VIAREGGIO – Trentatré rinvii a giudizio. Come aveva chiesto il pm, come avevano implorato i familiari delle vittime della strage di Viareggio.
LE REAZIONI –Un’incriminazione non si commenta mai con entusiasmo, ma la notizia che adesso ci sarà un processo a determinare la reale colpevolezza e la eventuale innocenza degli imputati, proietta un po’ di luce sulle responsabilità ancora oggi in ombra, oscure, celate ed evanescenti. Daniela Rombi, presidente del comitato delle vittime che da quattro anni lotta per cercare verità e giustizia, ha saputo la notizia nella sua casa di Viareggio: ha pianto e ha sorriso. Ha vicino ha la nipotina Anna, 3 mesi e mezzo, figlia di Valentina, l’altra figlia. Sì, l’«altra», perché Emanuela la sera di lunedì 29 giugno del 2009 fu divorata dall’inferno mentre camminava vicino alla stazione per andare da un’amica.
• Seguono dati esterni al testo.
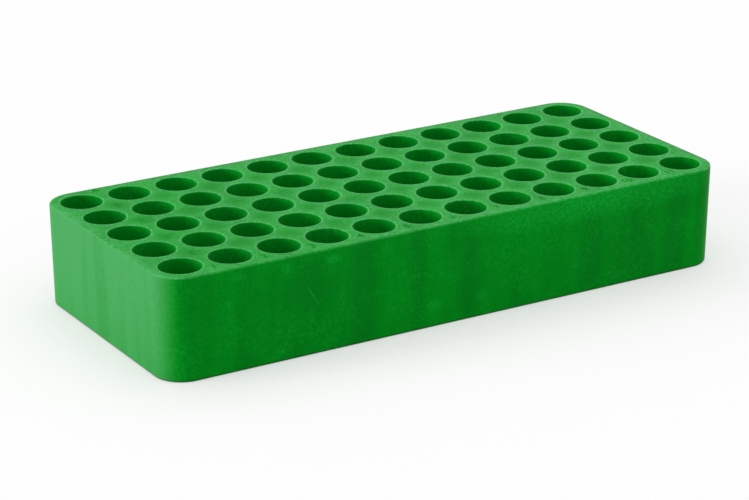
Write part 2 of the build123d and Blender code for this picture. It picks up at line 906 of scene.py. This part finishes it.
    def _outer_sides(self, centre: Vector) -> set[Side]:
        """Name the directions in which a hole has the outer face and no neighbour.

        Args:
            centre: The hole's centre.

        Returns:
            The sides on which the hole is the last one.
        """
        distances = {
            Side.RIGHT: centre.x - self.columns[-1],
            Side.LEFT: centre.x - self.columns[0],
            Side.BACK: centre.y - self.rows[-1],
            Side.FRONT: centre.y - self.rows[0],
        }
        return {side for side, distance in distances.items() if abs(distance) < ON_THE_LINE}

    def _cell_edge(
        self, centre: Vector, outer: set[Side], step: int
    ) -> tuple[Vector, Vector | None]:
        """Find where one of a cell's directions meets its edge.

        Args:
            centre: The hole's centre.
            outer: The cell's outer sides.
            step: The direction's number.

        Returns:
            The base point and the outward normal where the edge is an outer one, or else the point
            on the edge that the cell shares with its neighbour, and None.
        """
        angle = 2 * math.pi * step / self.directions
        c, s = math.cos(angle), math.sin(angle)
        x_side = Side.RIGHT if c > 0 else Side.LEFT
        y_side = Side.BACK if s > 0 else Side.FRONT
        x_outer, y_outer = x_side in outer, y_side in outer
        if x_outer and y_outer:
            return centre.copy(), Vector((c, s, 0))
        longest = max(abs(c), abs(s))
        across, along = c / longest, s / longest
        half = self.pitch / 2
        if x_outer and abs(across) > 1 - TINY:
            return centre + Vector((0, along * half, 0)), Vector((x_side.value[0], 0, 0))
        if y_outer and abs(along) > 1 - TINY:
            return centre + Vector((across * half, 0, 0)), Vector((0, y_side.value[1], 0))
        flat = self.profile[0].outwards
        x_reach = flat if x_outer else half
        y_reach = flat if y_outer else half
        return centre + Vector((across * x_reach, along * y_reach, 0)), None

    def _top_bloom_and_sheen(self, place: Vector, sink_and_shade: float) -> float:
        """Tell how strong the bloom and its painted sheen are on the top: least amid four holes,
        most on the margin.

        Args:
            place: The place in plan, in millimetres.
            sink_and_shade: How far the top sinks there, from 0 to 1, which is also its share of
                painted shade.

        Returns:
            The bloom and painted sheen, from 0 to 1.
        """
        across = min(abs(place.x - x) for x in self.columns)
        along = min(abs(place.y - y) for y in self.rows)
        row_share = smooth_step(along**2 / max(across**2 + along**2, TINY))
        web = self.bloom_and_sheen_between_columns
        web += (self.bloom_and_sheen_between_rows - self.bloom_and_sheen_between_columns) * row_share
        bloom_and_sheen = web + (self.bloom_and_sheen_amid_four_holes - web) * sink_and_shade**0.5
        long_share = self._margin_share(abs(place.y) - self.rows[-1])
        bloom_and_sheen += (self.bloom_and_sheen_on_long_margin - bloom_and_sheen) * long_share
        # Painted sheen: the bloom fades towards the left, a painted gradient of the lamps'
        # reflection
        bloom_and_sheen *= 1 - self.painted_sheen_lost_at_left * smooth_step(-place.x / self.columns[-1])
        end_share = self._margin_share(abs(place.x) - self.columns[-1])
        return bloom_and_sheen + (self.bloom_and_sheen_on_end_margin - bloom_and_sheen) * end_share

    def _margin_share(self, beyond: float) -> float:
        """Tell how far a place lies in the margin, by its distance beyond the last hole centres."""
        return smooth_step((beyond - self.hole_radius + 2 * self.rim_radius) / self.side_wall)

    def _top_point(self, flat_place: Vector, wear_and_highlight: float) -> SurfacePoint:
        """Make a point of the top face, which sinks between each four holes.

        Args:
            flat_place: The place in plan, in millimetres.
            wear_and_highlight: How worn the plastic is there, with its painted highlight.

        Returns:
            The vertex.
        """
        radius = self.pitch / 2 * math.sqrt(2) - self.hole_radius - self.rim_radius
        i = round((flat_place.x - self.columns[0]) / self.pitch - 0.5)
        j = round((flat_place.y - self.rows[0]) / self.pitch - 0.5)
        inside = 0 <= i < len(self.columns) - 1 and 0 <= j < len(self.rows) - 1
        middle = Vector((
            self.columns[0] + (i + 0.5) * self.pitch, self.rows[0] + (j + 0.5) * self.pitch, 0
        ))
        away = (Vector((flat_place.x, flat_place.y, 0)) - middle).length / radius
        sink_and_shade = (1 - away**2) ** 2 if inside and away < 1 else 0.0
        place = Vector((flat_place.x, flat_place.y, self.height - self.top_sink * sink_and_shade))
        # The sink share also paints the hollow a deeper green, as shade
        return SurfacePoint(place * MM, wear_and_highlight, self._top_bloom_and_sheen(place, sink_and_shade), sink_and_shade)

    def _side_point(self, base: Vector, normal: Vector, level: ProfileLevel) -> SurfacePoint:
        """Make a point of the outer skin, whose sides sink where the plastic behind is thick.

        Args:
            base: The point on the rectangle through the outer hole centres, in millimetres.
            normal: The outward direction.
            level: The level of the profile.

        Returns:
            The vertex.
        """
        on_long_side = abs(normal.y) > abs(normal.x)
        along = base.x - self.columns[0] if on_long_side else base.y - self.rows[0]
        thick = 0.5 - 0.5 * math.cos(2 * math.pi * along / self.pitch)
        from_edge = min(level.z, self.height - level.z) - self.foot_edge_radius
        sink_and_shade = thick * smooth_step(from_edge / self.side_sink_fade)
        place = base + normal * (level.outwards - self.side_sink * sink_and_shade)
        place.z = level.z
        # The bloom and painted sheen of the ends fade towards the foot and round the corners, a
        # painted falloff of the light
        fade_length = 1 - self.corner_fade
        facing_end = max((abs(normal.x) - self.corner_fade) / fade_length, 0.0)
        on_side = self.bloom_and_sheen_on_ends * facing_end**self.corner_fade_power
        on_side *= 1 - self.painted_sheen_lost_at_foot * (1 - level.z / self.height)
        top_edge = base + normal * level.outwards
        bloom_and_sheen = on_side + (self._top_bloom_and_sheen(top_edge, 0.0) - on_side) * level.top_share
        # The corners get the most wear and painted highlight, the back and right top edges none,
        # and painted shade darkens the foot and the back and right top edges
        wear_and_highlight_share = self.wear_and_highlight + self.corner_wear_and_highlight * (2 * normal.x * normal.y) ** 2
        far_edge = smooth_step((normal.x + normal.y - self.corner_fade) / fade_length)
        wear_and_highlight_share = wear_and_highlight_share * level.top_roll * (1 - far_edge)
        # Painted shade on the far top edges and the foot edge
        on_far_edge = self.far_edge_painted_shade * far_edge * min(2 * level.top_share, 1.0)
        painted_shade = max(self.foot_painted_shade * level.foot_roll, on_far_edge)
        # The side's sink is painted a deeper green, as shade
        return SurfacePoint(place * MM, wear_and_highlight_share, bloom_and_sheen, self.side_sink_shade * sink_and_shade, painted_shade)

    def _add_cell(self, centre: Vector) -> None:
        """Add the top, the hole, the outer skin and the underside of one hole's cell.

        Args:
            centre: The hole's centre.
        """
        outer = self._outer_sides(centre)
        edges = [self._cell_edge(centre, outer, k) for k in range(self.directions)]
        angles = [2 * math.pi * k / self.directions for k in range(self.directions)]
        rays = [Vector((math.cos(a), math.sin(a), 0)) for a in angles]
        flat = self.profile[0].outwards
        rim = self.hole_radius + self.rim_radius
        rings = []
        for share in self.ring_shares:
            ring = []
            for (base, normal), ray in zip(edges, rays):
                near = centre + ray * (rim + self.rim_wear_and_highlight_width)
                far = base if normal is None else base + normal * flat
                if share == 1.0 and normal is not None:
                    point = self._side_point(base, normal, self.profile[0])
                else:
                    point = self._top_point(near.lerp(far, share), 0.0)
                ring.append(self.skin.point(point))
            rings.append(ring)
        # The rounded rim is painted pale, as wear and a painted highlight
        round_rim = [self._top_point(centre + ray * rim, self.rim_wear_and_highlight) for ray in rays]
        rings.append([self.skin.point(point) for point in round_rim])
        for radius, z, wear_and_highlight_share in self._hole_profile():
            places = [(centre + ray * radius + Vector((0, 0, z))) * MM for ray in rays]
            # The walls of the hole are painted a deeper green, as shade
            round_hole = [SurfacePoint(place, wear_and_highlight_share, 0.0, self.hole_shade) for place in places]
            rings.append([self.skin.point(point) for point in round_hole])
        for first, second in zip(rings, rings[1:]):
            self.skin.strip(first, second)
        middle = Vector((centre.x, centre.y, self.height - self.hole_depth))
        hub = self.skin.point(SurfacePoint(middle * MM))
        for k in range(self.directions):
            self.skin.faces.append((rings[-1][k], rings[-1][(k + 1) % self.directions], hub))
        self._add_outer_skin(edges)

    def _hole_profile(self) -> list[tuple[float, float, float]]:
        """Work out the section of a hole, from its rounded rim down to the middle of its floor.

        Returns:
            Radius, height and the share of wear and painted highlight at each level, after the
            rim's outer edge.
        """
        levels = []
        for i in range(1, self.rim_steps + 1):
            angle = math.radians(90) * i / self.rim_steps
            levels.append((
                self.hole_radius + self.rim_radius * (1 - math.sin(angle)),
                self.height - self.rim_radius * (1 - math.cos(angle)),
                self.rim_wear_and_highlight * math.cos(angle) ** 2,
            ))
        for below in self.hole_levels:
            levels.append((self.hole_radius, self.height - below, 0.0))
        floor = self.height - self.hole_depth
        for i in range(self.bottom_steps + 1):
            angle = math.radians(90) * i / self.bottom_steps
            levels.append((
                self.hole_radius - self.bottom_radius * (1 - math.cos(angle)),
                floor + self.bottom_radius * (1 - math.sin(angle)),
                0.0,
            ))
        return levels

    def _add_outer_skin(self, edges: list[tuple[Vector, Vector | None]]) -> None:
        """Hang the outer skin on a cell's outer edges, and close the cell's underside.

        Args:
            edges: Where each direction meets the cell's edge.
        """
        last = self.profile[-1]
        under = []
        for base, normal in edges:
            if normal is None:
                under.append(self.skin.point(SurfacePoint(self._shrunk(base) * MM)))
            else:
                under.append(self.skin.point(self._side_point(base, normal, last)))
        self.skin.faces.append(tuple(under))
        for k, (base, normal) in enumerate(edges):
            next_base, next_normal = edges[(k + 1) % len(edges)]
            if normal is None or next_normal is None:
                continue
            columns = [
                [self.skin.point(self._side_point(b, n, level)) for level in self.profile]
                for b, n in ((base, normal), (next_base, next_normal))
            ]
            self.skin.strip(columns[0], columns[1], closed=False)

    def _shrunk(self, place: Vector) -> Vector:
        """Move a point on a shared cell edge to the underside, whose flat is smaller than the top.

        Args:
            place: The point on the top's cell edge, in millimetres.

        Returns:
            The point on the underside's cell edge.
        """
        flat_top, flat_foot = self.profile[0].outwards, self.profile[-1].outwards

        def pull(value: float, low: float, high: float) -> float:
            """Shrink the part of a coordinate that lies beyond the outer hole centres."""
            if value > high:
                return high + (value - high) * flat_foot / flat_top
            if value < low:
                return low - (low - value) * flat_foot / flat_top
            return value

        x = pull(place.x, self.columns[0], self.columns[-1])
        y = pull(place.y, self.rows[0], self.rows[-1])
        return Vector((x, y, 0))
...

«CHEDIAMO SOLO GIUSTIZIA»- «Mi salutò alle 20.30 con un bacio e io la rividi il primo luglio da un vetro dell’ospedale, gonfia e irriconoscibile per le ferite e le ustioni – racconta mamma Daniela –. Per 42 giorni l’ho guardata da quella finestra, pregando e sperando, cercando un flebile segno di speranza. Che non è arrivato». Daniele Rombi racconta che oggi è un giorno felice per lei e per i familiari delle vittime della strage, anche se parlare di felicità sembra un paradosso. «È stato fatto un primo ma importantissimo cammino verso la giustizia – commenta -. Ma solo il primo perché a novembre quando il processo inizierà noi saremo lì per continuare la nostra battaglia. Non vogliamo vendetta, solo verità e giustizia e soprattutto sicurezza. La strage di Viareggio non deve accadere mai più. L’ho giurato a mia figlia. Mai più». Un’incriminazione non si commenta mai con entusiasmo. Però, se serve ad aprire un giusto processo e a fare chiarezza sulle ombre (troppe) di quella strage, si può guardare con animo sereno. Come un cammino di giustizia, di verità, e con la consapevolezza che anche questo passaggio servirà ad aumentare la sicurezza. Affinché quella notte non si ripeta mai più.